Which complement pathway is activated in lupus?

Lupus Primarily Activates the Classical Complement Pathway

Systemic lupus erythematosus (SLE) primarily activates the classical complement pathway, which is evidenced by decreased levels of early classical pathway components (C1q, C4, and C3) during disease activity.

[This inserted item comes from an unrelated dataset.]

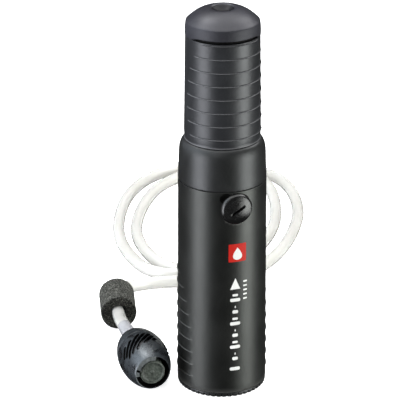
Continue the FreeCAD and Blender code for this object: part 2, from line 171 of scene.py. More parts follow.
def finish(name, shades, rough, grain=2600.0, bump=0.12, clouds=45.0, speckle=0.25,
           stretch=(1, 1, 1), cells=0.0, painted_ridge_light=None, **gloss):
    """A procedural finish: two shades in soft clouds, fine speckle, grain in roughness and bump.

    cells, where given, is the scale of a cell pattern that takes the grain's place in the speckle and bump.
    painted_ridge_light is the colour of a painted highlight along the ridge crests and the height in metres
    that it ends at. The crevices beside them then get painted shade, dark and dull. gloss sets the shader's
    other sockets, with _ for a space."""
    material = bpy.data.materials.new(name)
    material.use_nodes = True
    tree = material.node_tree
    shader = tree.nodes["Principled BSDF"]
    coordinates = tree.nodes.new("ShaderNodeTexCoord")
    mapping = shader_node(tree, "Mapping", {"Scale": stretch})
    tree.links.new(coordinates.outputs["Object"], mapping.inputs["Vector"])
    place = mapping.outputs["Vector"]
    cloud = noise(tree, place, clouds, 4.0, 0.6)
    fine = noise(tree, place, grain, 2.0)
    height = fine
    if cells:
        cell = shader_node(tree, "TexVoronoi", {"Scale": cells})
        tree.links.new(place, cell.inputs["Vector"])
        height = cell.outputs["Distance"]
    colour = mixed(tree, spread(tree, cloud, 0.35, 0.65, 0.0, 1.0), shades[0], shades[1])
    tone = spread(tree, height, 0.3, 0.7, 1.0 - speckle, 1.0 + speckle)
    grey = tree.nodes.new("ShaderNodeCombineColor")
    for channel in range(3):
        tree.links.new(tone, grey.inputs[channel])
    colour = mixed(tree, 1.0, colour, grey.outputs["Color"], "MULTIPLY")
    # Painted highlight on the ridge crests, found by pointiness below a height, and painted shade in the
    # concave crevices beside them.
    if painted_ridge_light:
        shade, top = painted_ridge_light
        pointiness = tree.nodes.new("ShaderNodeNewGeometry").outputs["Pointiness"]
        position = tree.nodes.new("ShaderNodeSeparateXYZ")
        tree.links.new(coordinates.outputs["Object"], position.inputs[0])
        below_top = spread(tree, position.outputs["Z"], top - 0.001, top, 1.0, 0.0)
        crest = shader_node(tree, "Math", operation="MULTIPLY")
        tree.links.new(spread(tree, pointiness, 0.508, 0.54, 0.0, 1.0), crest.inputs[0])
        tree.links.new(below_top, crest.inputs[1])
        colour = mixed(tree, crest.outputs[0], colour, shade)
        painted_crevice_shade = spread(tree, pointiness, 0.455, 0.49, 1.0, 0.0)
        colour = mixed(tree, painted_crevice_shade, colour, (0.001, 0.001, 0.001))
    tree.links.new(colour, shader.inputs["Base Color"])
    both = shader_node(tree, "Math", operation="ADD")
    tree.links.new(cloud, both.inputs[0])
    tree.links.new(fine, both.inputs[1])
    dull = spread(tree, both.outputs[0], 0.7, 1.3, rough[0], rough[1])
    # The crevices with painted shade are also made rougher.
    if painted_ridge_light:
        deep = shader_node(tree, "Math", operation="ADD")
        tree.links.new(dull, deep.inputs[0])
        tree.links.new(painted_crevice_shade, deep.inputs[1])
        dull = deep.outputs[0]
    tree.links.new(dull, shader.inputs["Roughness"])
    relief = shader_node(tree, "Bump", {"Strength": bump, "Distance": 0.0004})
    tree.links.new(height, relief.inputs["Height"])
    tree.links.new(relief.outputs["Normal"], shader.inputs["Normal"])
    for key, value in gloss.items():
        shader.inputs[key.replace("_", " ")].default_value = value
    return material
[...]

Complement Pathways and SLE

The complement system consists of three activation pathways:

1. Classical pathway - Activated by antigen-antibody complexes
2. Alternative pathway - Activated by microbial surfaces
3. Lectin pathway - Activated by mannose-containing carbohydrates

Classical Pathway Activation in SLE

In SLE, the classical pathway is predominantly activated through:

• Immune complex formation between autoantibodies and nuclear antigens 1
• Binding of these immune complexes to C1q, the recognition subunit of the C1 complex
• Sequential activation of C1r and C1s, leading to C4 and C2 cleavage
• Formation of C3 convertase (C4b2a), which cleaves C3 into C3a and C3b

Evidence for Classical Pathway Involvement

Complement Consumption in Active SLE

• During SLE flares, decreased serum levels of C3 and C4 are observed due to consumption through classical pathway activation 1
• Monitoring of these complement components is recommended for assessing disease activity 1
• European League Against Rheumatism (EULAR) guidelines recommend monitoring anti-dsDNA antibodies and C3/C4 levels to assess disease activity/remission 1

Complement-Related Autoantibodies

• Anti-C1q antibodies are found in approximately 15% of lupus nephritis patients 2
• These autoantibodies correlate with:
  • Disease activity
  • Renal histologic lesions
  • Histological activity index
  • Severity of renal involvement 2

Genetic Evidence

The strongest evidence for classical pathway involvement comes from genetic deficiencies:

• Homozygous deficiency of C1q carries a 93% risk of developing SLE 3
• C4 deficiency carries a 75% risk of SLE 3
• C2 deficiency is also associated with increased SLE risk 4

These genetic deficiencies paradoxically increase SLE risk because they impair:

• Clearance of immune complexes
• Removal of apoptotic cells
• Tolerance induction 5

Laboratory Assessment and Monitoring

According to EULAR guidelines, the following laboratory tests should be performed 1:

• At baseline: ANA, anti-dsDNA, anti-Ro, anti-La, anti-RNP, anti-Sm, anti-phospholipid, C3, C4
• For monitoring: anti-dsDNA and C3/C4 levels to assess disease activity/remission

Complement Activation Markers

• Formation of C1 inactivator-C1r-C1s complexes indicates C1 activation 6
• Tetramer complexes (C1 IA-C1r-C1s-C1 IA) are associated with C2 and C3 cleavage in plasma 6
• Efficient recruitment of the classical pathway correlates with disease severity 6

Clinical Implications

Diagnostic Value

• Low C3 and C4 levels, along with elevated anti-dsDNA antibodies, support the diagnosis of active SLE
• Immunofluorescence patterns showing immunoglobulin-positive and C3-positive deposits suggest immune complex-mediated disease with classical pathway activation 1

Monitoring Disease Activity

• Decreasing C3 and C4 levels often precede clinical flares
• Persistently low complement levels despite treatment may indicate ongoing disease activity
• Normalization of complement levels typically indicates response to therapy

Treatment Considerations

• Treatments targeting complement activation may be beneficial in SLE
• Monitoring complement levels helps guide immunosuppressive therapy decisions
• Patients with genetic complement deficiencies may require more aggressive management

Complement Activation in Other Forms of Lupus

In lupus nephritis, immunofluorescence microscopy typically shows:

• Immunoglobulin-positive and C3-positive patterns
• Evidence of classical pathway activation 1
• Immune complex deposition in glomerular basement membranes

Common Pitfalls and Caveats

1. Not all SLE patients show complement consumption - Some patients may have normal complement levels despite active disease

2. Complement levels alone are insufficient - They should be interpreted alongside clinical features and other laboratory markers

3. Genetic complement deficiencies - Patients with inherited complement deficiencies may have persistently low levels even during disease remission

4. Complement consumption in other conditions - Low complement levels can occur in other diseases (infections, other autoimmune conditions)

5. Variability in assays - Different laboratories may use different reference ranges for complement levels

In conclusion, the classical pathway is the primary complement pathway activated in SLE, with substantial evidence from genetic, serological, and clinical studies supporting this association.